The turning point is a space for social rethinking and reconsidering. It is, in fact, the time when the mode of growth that will shape the next few decades is defined. I would argue we have been in this phase for a while, maybe starting 5-8 years ago. After picking up the pieces of the crash of the early 2000’s we are now starting to see realignment in almost every industry known to man. Name an industry that is not currently being touched by the internet and mobile? Exactly.
This is a time for production. Since the foundations and infrastructures were laid out during the previous phases, conditions are there for dynamic expansion and economies of scale. The diffusion of the new paradigm now reaches far and wide, is accepted as standard, and now governs supreme. It is a time for promise, work and hope. For many, the future looks bright.
Synergy is the early half of the deployment period. This phase can be the true ‘golden age’. It is likely to be the closest the system ever comes to convergence within the economy of the core countries of the system.

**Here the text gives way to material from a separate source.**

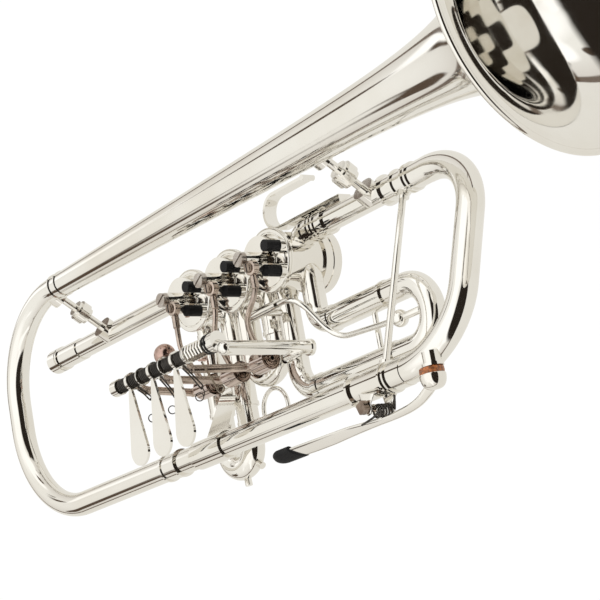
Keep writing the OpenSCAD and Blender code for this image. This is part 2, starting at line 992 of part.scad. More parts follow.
module third_slide_crook() {
    half = (third_upper_y - third_lower_y) / 2;
    middle = (third_upper_y + third_lower_y) / 2;
    bow = sleeve_r - 0.1;
    color(silver) difference() {
        union() {
            for (y = [third_upper_y, third_lower_y]) {
                translate([0, y, 0]) {
                    pipe_x(272, third_bow_x, inner_r, inner_r - wall);
                    pipe_x(third_sleeve_x + 2, third_bow_x, bow, inner_r);
                }
            }
            translate([third_bow_x, middle, 0]) rotate(-90)
                bend(half, 180, bow, inner_r - wall);
        }
    }
}

// Knob inside the third bow and the wire that runs back over the tubes
module trigger_rod() {
    middle = (third_upper_y + third_lower_y) / 2;
    z = 3.5;
    inside = third_bow_x + (third_upper_y - third_lower_y) / 2;
    color(silver) difference() {
        union() {
            translate([315, middle, z]) {
                sphere(r = 4.4);
                disc_x(0, inside - 315, 1.9);
            }
            bent_bar([
                [313, middle, z],
                [266, middle + 3.5, z],
                [258, guide_y, guide_z],
                [222, guide_y, guide_z]
            ], 1.5);
        }
        translate([third_bow_x, middle, 0]) rotate(-90)
            bend(inside - third_bow_x, 180, sleeve_r - 0.1, 0.01);
    }
}

module trigger_guide() {
    lower_x = valve_at(2) - port_offset;
    color(silver) difference() {
        union() {
            translate([0, guide_y, guide_z]) disc_x(219.6, 243, 2.7);
            translate([lower_x, guide_y, 0]) disc_z(3, guide_z - 1, 1.8);
        }
        translate([0, guide_y, guide_z]) disc_x(221, 244, 1.5 + slide_fit);
        translate([lower_x, 0, 0]) disc_y(-70, -20, tube_r);
    }
}

module tuning_bow() {
    bore = tuning_r - wall - 0.4;
    color(silver) in_tuning_plane() {
        translate([tuning_x, -tuning_radius, 0]) bend(tuning_radius, 90, tuning_r, bore);
        translate([tuning_x + tuning_radius, 0, 0])
            pipe_y(-loop_width + tuning_radius, -tuning_radius, tuning_r, bore);
        translate([tuning_x, -loop_width + tuning_radius, 0]) rotate(-90)
            bend(tuning_radius, 90, tuning_r, bore);
    }
}

// Outer sleeves that ride on the upper leg and on the lower tube
module tuning_sleeves() {
    color(silver) {
        tuning_sleeve(upper_ring_x, tube_r + slide_fit, [329, 337, 340]);
        at_low() tuning_sleeve(lower_ring_x, low_r + slide_fit, [336.6, 339.6]);
    }
}

module tuning_sleeve(x0, inner, rings) {
    pipe_x(x0, tuning_x, inner + 0.65, inner);
    pipe_x(x0, x0 + 1.6, inner + 2, inner);
    for (x = rings) {
        pipe_x(x, x + 1.2, inner + 1.5, inner);
    }
}

module tuning_brace() {
    p = [brace_x, 0, 0];
    q = [brace_x, low_y, side_rise];
    d = (q - p) / norm(q - p);
    color(silver) difference() {
        union() {
            bar(p, q, 1.75);
            bar(p, p + d * 9.2, 3.2);
            bar(q, q - d * 9.6, 3.2);
        }
        disc_x(320, 348, tube_r + slide_fit + 0.65);
        at_low() disc_x(320, 348, low_r + slide_fit + 0.65);
    }
}

// Nipple that the cork closes
module water_key_seat() {
    color(silver) translate([key_x, 0, key_z]) difference() {
        union() {
            disc_y(key_y, key_y + 7, 4.2);
            disc_y(key_y, key_y + 1.4, 5.2);
        }
        disc_y(key_y - 1, key_y + 8, 1.4);
        translate([-key_x, 0, -key_z]) in_tuning_plane()
            translate([tuning_x, -loop_width + tuning_radius, 0]) rotate(-90)
                bend(tuning_radius, 90, tuning_r, 0.01, $fn = 120);
    }
}

// Two cheeks under the lower sleeve
module water_key_post() {
    color(silver) difference() {
        for (side = [-1, 1]) {
            translate([key_hinge_x, key_hinge_y, side_rise + side * 7.6 - 0.8]) {
                translate([-3.6, 0, 0]) cube([7.2, low_y - key_hinge_y, 1.6]);
                cylinder(r = 3.6, h = 1.6);
            }
        }
        at_low() disc_x(310, 345, low_r + slide_fit + 0.65);
        translate([key_hinge_x, key_hinge_y, side_rise - 12]) cylinder(r = 1.3, h = 24);
    }
}

module water_key_screw() {
    color(dark) translate([key_hinge_x, key_hinge_y, side_rise]) {
        disc_z(-9, 8.4, 1.3);
        difference() {
            disc_z(8.4, 10.2, 2.6);
            translate([-4, -0.4, 9.4]) cube([8, 0.8, 2]);
        }
    }
}

// Cup under the nipple, arm over the hinge and long touch piece
module water_key_lever() {
    color(silver) difference() {
        union() {
            translate([key_x, 0, key_z]) {
                disc_y(cup_top - 5, cup_top + 1, 5.6);
                disc_y(cup_top - 6, cup_top - 5, 4.2);
            }
            translate([key_hinge_x, key_hinge_y, side_rise]) {
                disc_z(-6.6, 6.6, 2.4);
                for (z = [-6.6, 4.8]) {
                    translate([-1.8, -key_drop, z]) cube([3.6, key_drop, 1.8]);
                }
                translate([-4, -key_drop - 1.7, -6.6]) cube([8, 3.4, 13.2]);
            }
            bar([key_x, cup_top - 3.6, key_z],
                [key_hinge_x, key_hinge_y - key_drop, side_rise], 2.1);
            touch_piece();
        }
        translate([key_x, 0, key_z]) disc_y(cup_top, cup_top + 3, cork_r);
        translate([key_hinge_x, key_hinge_y, side_rise - 8])
            cylinder(r = 1.3 + slide_fit, h = 16);
    }
}

module water_key_cork() {
    color(amber) translate([key_x, 0, key_z])
        disc_y(cup_top, key_y, cork_r);
}

// Frame at the free end of the touch piece, its X pointing back at the hinge
module at_key_tip() {
    translate([key_hinge_x, key_hinge_y - key_drop, side_rise]) rotate(-1.5)
        translate([key_tip_x - key_hinge_x, 0, 0]) rotate([90, 0, 0]) children();
}

module water_key_tip() {
    color(dark) difference() {
        at_key_tip() linear_extrude(5, center = true) {
            circle(r = 5.6);
            translate([0, -5.6]) square([14, 11.2]);
        }
        touch_piece();
    }
}

// Long flat leaf, broad across the push and rounded at its free end
module touch_piece() {
    half = 4.8;
    run = key_hinge_x - key_tip_x;
    at_key_tip() linear_extrude(2.4, center = true) {
        circle(r = half);
        polygon([[0, half], [30, half], [run, 2.4],
            [run, -2.4], [30, -half], [0, -half]]);
    }
}

module water_key_spring() {
    points = coil_points(3.3, spring_pitch, 5, spring_wire, 1);
    color(dark) translate([key_hinge_x, key_hinge_y, side_rise + spring_pitch * 2.5])
        rotate([0, 90, 0]) wire_along(points, spring_wire);
}

bell();
bell_bow();
lower_tube();
main_ferrules();
leadpipe();
mouthpiece_receiver();
upper_leg();
rear_brace();
front_brace();
lower_brace();
finger_hook();
valve_1_casing();
valve_2_casing();
valve_3_casing();
valve_links();
bearing_plates();
rear_caps();
bumper_cups();
stop_bumpers();
rotor_1();
rotor_2();
rotor_3();
stop_arm_1();
stop_arm_2();
stop_arm_3();
stop_screw_1();
stop_screw_2();
stop_screw_3();
link_rod_1();
link_rod_2();
link_rod_3();
lever_1();
lever_2();
lever_3();
lever_spring_1();
lever_spring_2();
lever_spring_3();
lever_axle();
axle_bracket();
axle_end_spring();
rest_ball();
first_slide_sleeves();
first_slide_crook();
second_slide_sleeves();
second_slide_crook();
second_slide_ring();
third_slide_tubes();
third_slide_crook();
trigger_rod();
trigger_guide();
tuning_bow();
tuning_sleeves();
tuning_brace();
water_key_seat();
water_key_post();
water_key_screw();
water_key_lever();
water_key_cork();
water_key_tip();
water_key_spring();
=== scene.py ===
import math

import bpy
import numpy as np
from bpy.props import FloatProperty, FloatVectorProperty, IntProperty, PointerProperty
from mathutils import Matrix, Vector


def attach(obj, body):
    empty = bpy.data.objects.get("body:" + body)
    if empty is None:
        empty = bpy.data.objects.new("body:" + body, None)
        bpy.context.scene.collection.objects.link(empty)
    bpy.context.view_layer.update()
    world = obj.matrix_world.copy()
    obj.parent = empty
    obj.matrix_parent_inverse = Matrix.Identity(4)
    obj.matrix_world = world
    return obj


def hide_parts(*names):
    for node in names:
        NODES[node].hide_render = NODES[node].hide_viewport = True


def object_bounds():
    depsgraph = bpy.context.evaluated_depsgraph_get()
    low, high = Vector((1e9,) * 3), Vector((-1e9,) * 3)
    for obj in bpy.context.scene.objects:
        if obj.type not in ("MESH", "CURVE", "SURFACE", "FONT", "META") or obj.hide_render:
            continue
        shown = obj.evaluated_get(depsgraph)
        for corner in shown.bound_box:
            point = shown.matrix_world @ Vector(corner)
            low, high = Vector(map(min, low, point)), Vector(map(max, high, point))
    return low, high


bl_info = {
    "name": "Rotary valve trumpet",
    "version": (1, 0, 0),
    "blender": (4, 5, 0),
    "location": "3D View > Sidebar > Trumpet",
    "description": "Dresses the packed trumpet with plated tubing, wires and screws",
    "category": "Object",
}

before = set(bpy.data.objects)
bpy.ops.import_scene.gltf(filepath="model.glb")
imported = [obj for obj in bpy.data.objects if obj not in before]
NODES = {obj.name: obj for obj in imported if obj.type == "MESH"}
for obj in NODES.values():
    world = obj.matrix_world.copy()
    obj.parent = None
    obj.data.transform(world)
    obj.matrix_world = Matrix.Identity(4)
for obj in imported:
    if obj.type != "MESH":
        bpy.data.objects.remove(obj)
CAD_BOX = [[float(c) for c in corner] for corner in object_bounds()]
MM = 0.001
X_AXIS, Y_AXIS, Z_AXIS, DOWN = (1, 0, 0), (0, 1, 0), (0, 0, 1), (0, -1, 0)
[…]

Mary Meeker anyone? She has identified this expansion phase quite eloquently, particularly in the mobile space. I would argue we are still at the turning point but on the cusp of this synergy phase. We should expect to observe massive expansion and economies of scale in almost every industry imaginable for the next few decades. New industries and markets will emerge. Old ones will finally die off. Will it be all golden? I am not so sure. But if history is any indication, we shall see an expansion of scale only experienced once every 60 or 70 years.
It was this exact point in the book which urged me finally jump off the fence and into my entrepreneurial pursuits full time.
Once again, the cycle continues. Every paradigm has a shelf life and can only survive so long. As it enters maturity, deep questions are asked about the system and the climate is favorable for politics and ideological confrontation. Markets are saturating and technologies are maturing.
Gradually the paradigm is taken to its ultimate consequences until it shows up its limitations... yet all the signs of prosperity are still around. Those who reaped the full benefits of the ‘golden age’ continue to hold onto their belief in the virtues of the system and to proclaim eternal and unstoppable progress, in a complacent blindness, which could be called the ‘Great Society Syndrome’.
During maturity, the stage is set for the decline of the whole mode of growth and for the next technological revolution. Since we are entering a synergy phase, I will not spend much time on maturity. According to Perez, the next maturity phase should not be entered for quite some time and the decline of our current paradigm should not influence ones innovation or investment perspective. Yet it is always smart to keep an eye on something like this. Interestingly, it is in this period inventors and innovators are tinkering with what will eventually become the next great paradigm. This begs the question: What will supplant the internet? I would suggest not worrying much about the answer to that question and take advantage of the current conditions. According to Perez, it should be quite good for years to come.
The lesson I see here is to know that we are in a smaller bubble within a larger economic cycle. The smaller bubbles grow and pop fairly regularly with the net result of growth throughout the 60-70 year larger cycle. The key is to make sure you have made the correct decisions to protect yourself and your company from the small bubble gyrations.